[start of PROVIDED DATA]
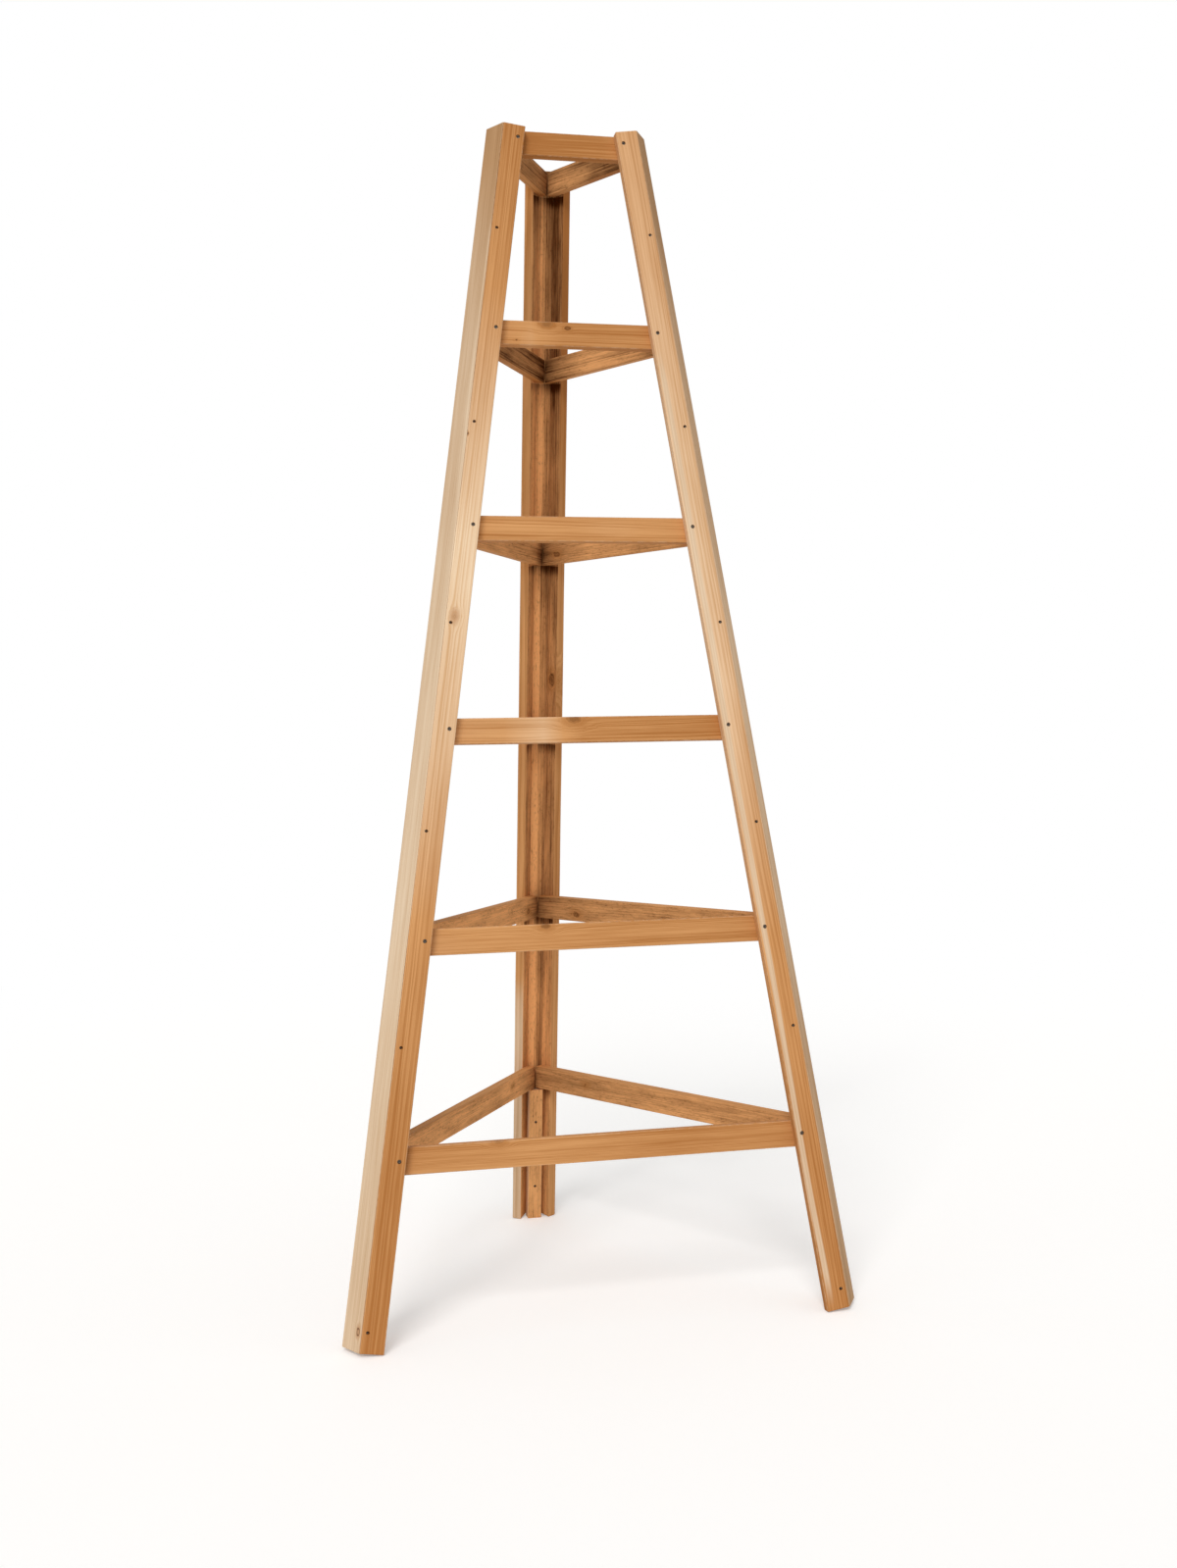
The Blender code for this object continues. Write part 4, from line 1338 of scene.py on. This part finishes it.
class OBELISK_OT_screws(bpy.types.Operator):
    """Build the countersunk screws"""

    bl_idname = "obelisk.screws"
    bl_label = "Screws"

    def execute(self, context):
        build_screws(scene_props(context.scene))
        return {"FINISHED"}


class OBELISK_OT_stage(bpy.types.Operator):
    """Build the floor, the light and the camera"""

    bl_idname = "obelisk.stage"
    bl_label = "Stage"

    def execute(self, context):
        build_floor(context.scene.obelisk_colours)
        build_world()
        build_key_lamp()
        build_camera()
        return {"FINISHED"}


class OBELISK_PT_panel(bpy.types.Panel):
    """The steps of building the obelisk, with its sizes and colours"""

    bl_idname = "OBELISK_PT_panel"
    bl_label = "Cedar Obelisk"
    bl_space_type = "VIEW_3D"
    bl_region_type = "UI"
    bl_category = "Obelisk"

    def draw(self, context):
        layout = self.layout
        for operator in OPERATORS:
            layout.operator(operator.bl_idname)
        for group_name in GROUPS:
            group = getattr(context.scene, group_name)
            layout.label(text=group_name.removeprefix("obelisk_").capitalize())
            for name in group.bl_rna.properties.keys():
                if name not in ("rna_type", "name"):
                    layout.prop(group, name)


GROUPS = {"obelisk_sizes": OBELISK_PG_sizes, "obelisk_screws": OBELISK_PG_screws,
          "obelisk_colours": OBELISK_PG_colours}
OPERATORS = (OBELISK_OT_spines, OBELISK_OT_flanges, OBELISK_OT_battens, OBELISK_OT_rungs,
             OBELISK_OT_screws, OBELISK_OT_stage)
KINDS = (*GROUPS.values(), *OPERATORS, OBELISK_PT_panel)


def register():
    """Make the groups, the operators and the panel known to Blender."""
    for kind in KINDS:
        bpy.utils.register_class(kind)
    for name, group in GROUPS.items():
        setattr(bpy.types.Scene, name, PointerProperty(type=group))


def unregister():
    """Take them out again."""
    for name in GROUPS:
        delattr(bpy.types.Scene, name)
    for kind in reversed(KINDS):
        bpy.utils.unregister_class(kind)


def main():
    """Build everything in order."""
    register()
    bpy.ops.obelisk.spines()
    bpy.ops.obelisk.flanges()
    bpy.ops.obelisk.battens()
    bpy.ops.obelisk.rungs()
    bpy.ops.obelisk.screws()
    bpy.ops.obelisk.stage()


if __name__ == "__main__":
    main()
[end of PROVIDED DATA]
■ TASK PROMPT
Reproduce all data above, unchanged.

■ RESULT FOR THIS TASK
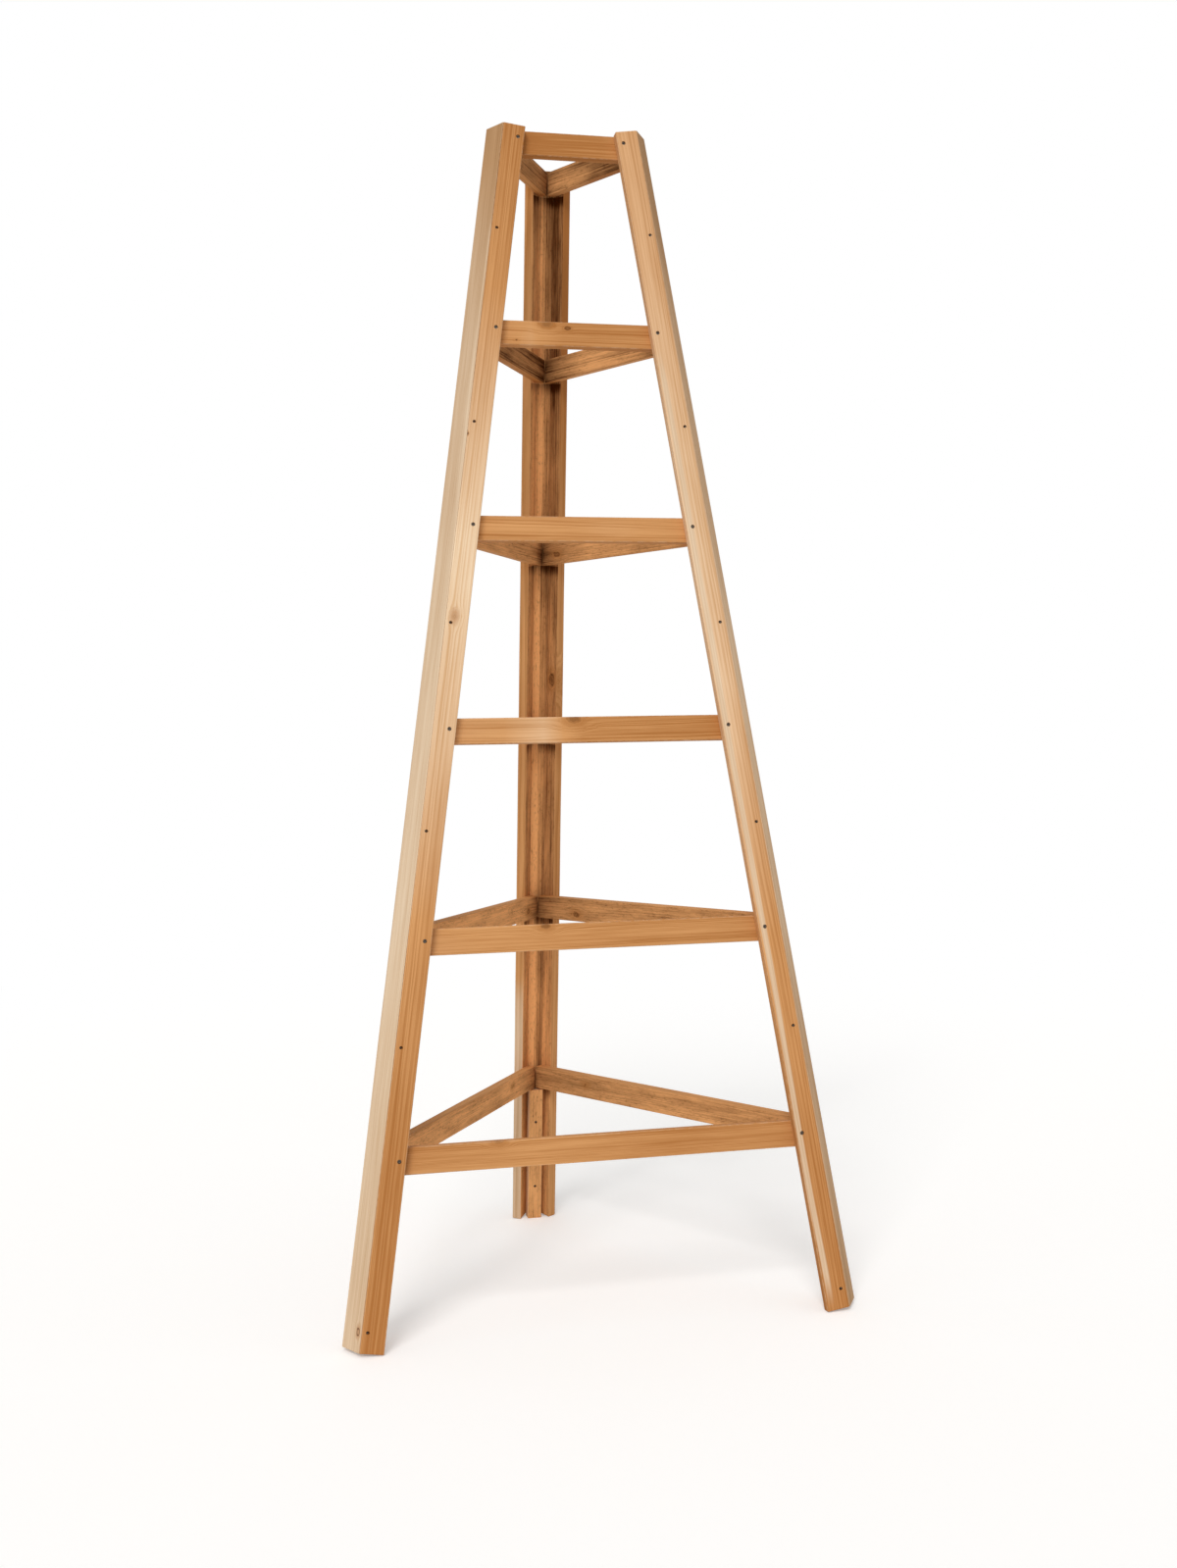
The Blender code for this object continues. Write part 4, from line 1338 of scene.py on. This part finishes it.
class OBELISK_OT_screws(bpy.types.Operator):
    """Build the countersunk screws"""

    bl_idname = "obelisk.screws"
    bl_label = "Screws"

    def execute(self, context):
        build_screws(scene_props(context.scene))
        return {"FINISHED"}


class OBELISK_OT_stage(bpy.types.Operator):
    """Build the floor, the light and the camera"""

    bl_idname = "obelisk.stage"
    bl_label = "Stage"

    def execute(self, context):
        build_floor(context.scene.obelisk_colours)
        build_world()
        build_key_lamp()
        build_camera()
        return {"FINISHED"}


class OBELISK_PT_panel(bpy.types.Panel):
    """The steps of building the obelisk, with its sizes and colours"""

    bl_idname = "OBELISK_PT_panel"
    bl_label = "Cedar Obelisk"
    bl_space_type = "VIEW_3D"
    bl_region_type = "UI"
    bl_category = "Obelisk"

    def draw(self, context):
        layout = self.layout
        for operator in OPERATORS:
            layout.operator(operator.bl_idname)
        for group_name in GROUPS:
            group = getattr(context.scene, group_name)
            layout.label(text=group_name.removeprefix("obelisk_").capitalize())
            for name in group.bl_rna.properties.keys():
                if name not in ("rna_type", "name"):
                    layout.prop(group, name)


GROUPS = {"obelisk_sizes": OBELISK_PG_sizes, "obelisk_screws": OBELISK_PG_screws,
          "obelisk_colours": OBELISK_PG_colours}
OPERATORS = (OBELISK_OT_spines, OBELISK_OT_flanges, OBELISK_OT_battens, OBELISK_OT_rungs,
             OBELISK_OT_screws, OBELISK_OT_stage)
KINDS = (*GROUPS.values(), *OPERATORS, OBELISK_PT_panel)


def register():
    """Make the groups, the operators and the panel known to Blender."""
    for kind in KINDS:
        bpy.utils.register_class(kind)
    for name, group in GROUPS.items():
        setattr(bpy.types.Scene, name, PointerProperty(type=group))


def unregister():
    """Take them out again."""
    for name in GROUPS:
        delattr(bpy.types.Scene, name)
    for kind in reversed(KINDS):
        bpy.utils.unregister_class(kind)


def main():
    """Build everything in order."""
    register()
    bpy.ops.obelisk.spines()
    bpy.ops.obelisk.flanges()
    bpy.ops.obelisk.battens()
    bpy.ops.obelisk.rungs()
    bpy.ops.obelisk.screws()
    bpy.ops.obelisk.stage()


if __name__ == "__main__":
    main()